**Task to carry out**
Emit the entire listing verbatim.

((

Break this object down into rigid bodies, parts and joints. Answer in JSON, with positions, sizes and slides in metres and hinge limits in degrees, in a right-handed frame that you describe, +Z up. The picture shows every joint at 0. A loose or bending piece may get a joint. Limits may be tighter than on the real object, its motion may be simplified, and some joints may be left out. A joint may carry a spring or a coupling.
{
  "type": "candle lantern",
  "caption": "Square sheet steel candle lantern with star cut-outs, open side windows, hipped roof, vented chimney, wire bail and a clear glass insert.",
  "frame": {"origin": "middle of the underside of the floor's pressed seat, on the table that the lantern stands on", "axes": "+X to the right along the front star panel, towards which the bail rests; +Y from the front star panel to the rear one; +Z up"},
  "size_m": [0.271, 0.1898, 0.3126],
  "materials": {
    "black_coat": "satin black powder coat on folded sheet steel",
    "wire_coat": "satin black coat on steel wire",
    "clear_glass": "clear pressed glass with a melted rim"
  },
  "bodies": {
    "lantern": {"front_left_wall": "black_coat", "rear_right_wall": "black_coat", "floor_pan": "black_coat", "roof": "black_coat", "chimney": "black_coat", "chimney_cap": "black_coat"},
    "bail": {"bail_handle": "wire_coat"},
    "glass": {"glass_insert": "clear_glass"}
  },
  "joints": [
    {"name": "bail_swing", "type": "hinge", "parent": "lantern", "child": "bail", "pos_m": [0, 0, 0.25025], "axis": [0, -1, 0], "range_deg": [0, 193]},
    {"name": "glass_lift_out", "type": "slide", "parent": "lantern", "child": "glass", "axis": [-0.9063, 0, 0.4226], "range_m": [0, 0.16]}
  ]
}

))

**Final result**
Break this object down into rigid bodies, parts and joints. Answer in JSON, with positions, sizes and slides in metres and hinge limits in degrees, in a right-handed frame that you describe, +Z up. The picture shows every joint at 0. A loose or bending piece may get a joint. Limits may be tighter than on the real object, its motion may be simplified, and some joints may be left out. A joint may carry a spring or a coupling.
{
  "type": "candle lantern",
  "caption": "Square sheet steel candle lantern with star cut-outs, open side windows, hipped roof, vented chimney, wire bail and a clear glass insert.",
  "frame": {"origin": "middle of the underside of the floor's pressed seat, on the table that the lantern stands on", "axes": "+X to the right along the front star panel, towards which the bail rests; +Y from the front star panel to the rear one; +Z up"},
  "size_m": [0.271, 0.1898, 0.3126],
  "materials": {
    "black_coat": "satin black powder coat on folded sheet steel",
    "wire_coat": "satin black coat on steel wire",
    "clear_glass": "clear pressed glass with a melted rim"
  },
  "bodies": {
    "lantern": {"front_left_wall": "black_coat", "rear_right_wall": "black_coat", "floor_pan": "black_coat", "roof": "black_coat", "chimney": "black_coat", "chimney_cap": "black_coat"},
    "bail": {"bail_handle": "wire_coat"},
    "glass": {"glass_insert": "clear_glass"}
  },
  "joints": [
    {"name": "bail_swing", "type": "hinge", "parent": "lantern", "child": "bail", "pos_m": [0, 0, 0.25025], "axis": [0, -1, 0], "range_deg": [0, 193]},
    {"name": "glass_lift_out", "type": "slide", "parent": "lantern", "child": "glass", "axis": [-0.9063, 0, 0.4226], "range_m": [0, 0.16]}
  ]
}